— begin —

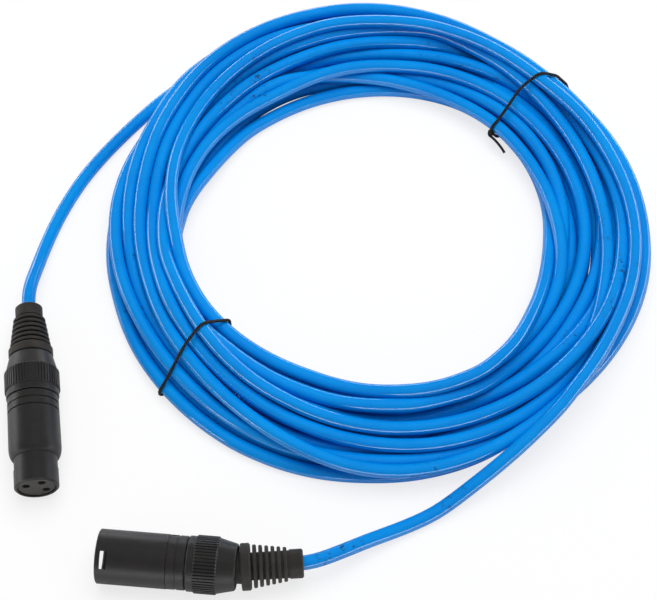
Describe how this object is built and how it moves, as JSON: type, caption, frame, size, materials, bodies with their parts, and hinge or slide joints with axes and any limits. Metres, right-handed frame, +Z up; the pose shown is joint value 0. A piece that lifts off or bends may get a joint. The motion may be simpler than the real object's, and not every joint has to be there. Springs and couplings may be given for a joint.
{
  "type": "coiled microphone cable",
  "caption": "Coiled three-pole microphone cable: a flat hank tied with thin cord, one end in a female connector, the other in a male one, each with a knurled collar and a bend relief.",
  "frame": {"origin": "on the surface the cable lies on, under the middle of the outline", "axes": "+Z up, away from the surface; +Y from the connectors towards the far side of the hank; +X to the right, the female connector at the left"},
  "size_m": [0.2432, 0.2558, 0.0248],
  "materials": {
    "jacket": "smooth bright blue flexible jacket, satin gloss",
    "tie_cord": "thin black cord",
    "shell_black": "satin black coat over die-cast metal",
    "insert_plastic": "black moulded plastic",
    "contact_metal": "plated contact metal",
    "spring_steel": "plain steel",
    "chuck_plastic": "dark grey moulded plastic",
    "relief_rubber": "matt black moulded rubber",
    "core_insulation": "coloured wire insulation and bare screen"
  },
  "bodies": {
    "cable": {"cable_coil": "jacket", "cable_tail_female": "jacket", "cable_tail_male": "jacket", "tie_upper": "tie_cord", "tie_lower": "tie_cord", "female_shell": "shell_black", "female_insert": "insert_plastic", "female_contact_1": "contact_metal", "female_contact_2": "contact_metal", "female_contact_3": "contact_metal", "female_latch_spring": "spring_steel", "female_latch_pin": "spring_steel", "female_chuck": "chuck_plastic", "female_cores": "core_insulation", "male_shell": "shell_black", "male_insert": "insert_plastic", "male_pin_1": "contact_metal", "male_pin_2": "contact_metal", "male_pin_3": "contact_metal", "male_chuck": "chuck_plastic", "male_cores": "core_insulation"},
    "female_latch": {"female_latch": "shell_black"},
    "female_boot": {"female_boot": "relief_rubber"},
    "female_collar": {"female_collar": "shell_black"},
    "male_boot": {"male_boot": "relief_rubber"},
    "male_collar": {"male_collar": "shell_black"}
  },
  "joints": [
    {"name": "female_latch_press", "type": "hinge", "parent": "cable", "child": "female_latch", "pos_m": [-0.11392, -0.05842, 0.00392], "axis": [-0.8171, -0.1076, 0.5664], "range_deg": [0, 3.5], "stiffness_Nm_per_rad": 1.3},
    {"name": "female_boot_slide", "type": "slide", "parent": "cable", "child": "female_boot", "axis": [-0.1305, 0.9914, 0], "range_m": [0, 0.002]},
    {"name": "female_collar_turn", "type": "hinge", "parent": "female_boot", "child": "female_collar", "pos_m": [-0.1103, -0.0534, 0.0101], "axis": [-0.1305, 0.9914, 0], "range_deg": [0, 720]},
    {"name": "male_boot_slide", "type": "slide", "parent": "cable", "child": "male_boot", "axis": [0.9962, -0.0872, 0], "range_m": [0, 0.002]},
    {"name": "male_collar_turn", "type": "hinge", "parent": "male_boot", "child": "male_collar", "pos_m": [-0.0509, -0.1169, 0.0101], "axis": [0.9962, -0.0872, 0], "range_deg": [0, 720]}
  ],
  "couplings": [
    {"joint": "female_boot_slide", "follows": "female_collar_turn", "m_per_rad": 0.000159},
    {"joint": "male_boot_slide", "follows": "male_collar_turn", "m_per_rad": 0.000159}
  ]
}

— end —

_Challenge_
Quote every line of the data, word for word.

_Exercise output_
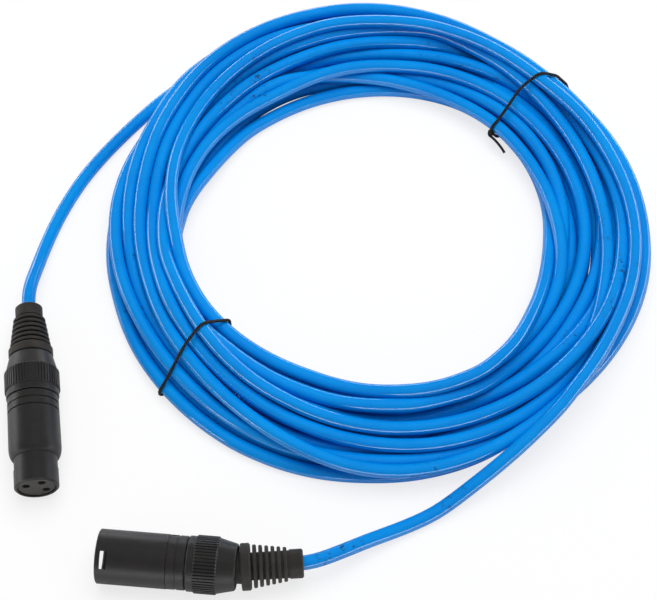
Describe how this object is built and how it moves, as JSON: type, caption, frame, size, materials, bodies with their parts, and hinge or slide joints with axes and any limits. Metres, right-handed frame, +Z up; the pose shown is joint value 0. A piece that lifts off or bends may get a joint. The motion may be simpler than the real object's, and not every joint has to be there. Springs and couplings may be given for a joint.
{
  "type": "coiled microphone cable",
  "caption": "Coiled three-pole microphone cable: a flat hank tied with thin cord, one end in a female connector, the other in a male one, each with a knurled collar and a bend relief.",
  "frame": {"origin": "on the surface the cable lies on, under the middle of the outline", "axes": "+Z up, away from the surface; +Y from the connectors towards the far side of the hank; +X to the right, the female connector at the left"},
  "size_m": [0.2432, 0.2558, 0.0248],
  "materials": {
    "jacket": "smooth bright blue flexible jacket, satin gloss",
    "tie_cord": "thin black cord",
    "shell_black": "satin black coat over die-cast metal",
    "insert_plastic": "black moulded plastic",
    "contact_metal": "plated contact metal",
    "spring_steel": "plain steel",
    "chuck_plastic": "dark grey moulded plastic",
    "relief_rubber": "matt black moulded rubber",
    "core_insulation": "coloured wire insulation and bare screen"
  },
  "bodies": {
    "cable": {"cable_coil": "jacket", "cable_tail_female": "jacket", "cable_tail_male": "jacket", "tie_upper": "tie_cord", "tie_lower": "tie_cord", "female_shell": "shell_black", "female_insert": "insert_plastic", "female_contact_1": "contact_metal", "female_contact_2": "contact_metal", "female_contact_3": "contact_metal", "female_latch_spring": "spring_steel", "female_latch_pin": "spring_steel", "female_chuck": "chuck_plastic", "female_cores": "core_insulation", "male_shell": "shell_black", "male_insert": "insert_plastic", "male_pin_1": "contact_metal", "male_pin_2": "contact_metal", "male_pin_3": "contact_metal", "male_chuck": "chuck_plastic", "male_cores": "core_insulation"},
    "female_latch": {"female_latch": "shell_black"},
    "female_boot": {"female_boot": "relief_rubber"},
    "female_collar": {"female_collar": "shell_black"},
    "male_boot": {"male_boot": "relief_rubber"},
    "male_collar": {"male_collar": "shell_black"}
  },
  "joints": [
    {"name": "female_latch_press", "type": "hinge", "parent": "cable", "child": "female_latch", "pos_m": [-0.11392, -0.05842, 0.00392], "axis": [-0.8171, -0.1076, 0.5664], "range_deg": [0, 3.5], "stiffness_Nm_per_rad": 1.3},
    {"name": "female_boot_slide", "type": "slide", "parent": "cable", "child": "female_boot", "axis": [-0.1305, 0.9914, 0], "range_m": [0, 0.002]},
    {"name": "female_collar_turn", "type": "hinge", "parent": "female_boot", "child": "female_collar", "pos_m": [-0.1103, -0.0534, 0.0101], "axis": [-0.1305, 0.9914, 0], "range_deg": [0, 720]},
    {"name": "male_boot_slide", "type": "slide", "parent": "cable", "child": "male_boot", "axis": [0.9962, -0.0872, 0], "range_m": [0, 0.002]},
    {"name": "male_collar_turn", "type": "hinge", "parent": "male_boot", "child": "male_collar", "pos_m": [-0.0509, -0.1169, 0.0101], "axis": [0.9962, -0.0872, 0], "range_deg": [0, 720]}
  ],
  "couplings": [
    {"joint": "female_boot_slide", "follows": "female_collar_turn", "m_per_rad": 0.000159},
    {"joint": "male_boot_slide", "follows": "male_collar_turn", "m_per_rad": 0.000159}
  ]
}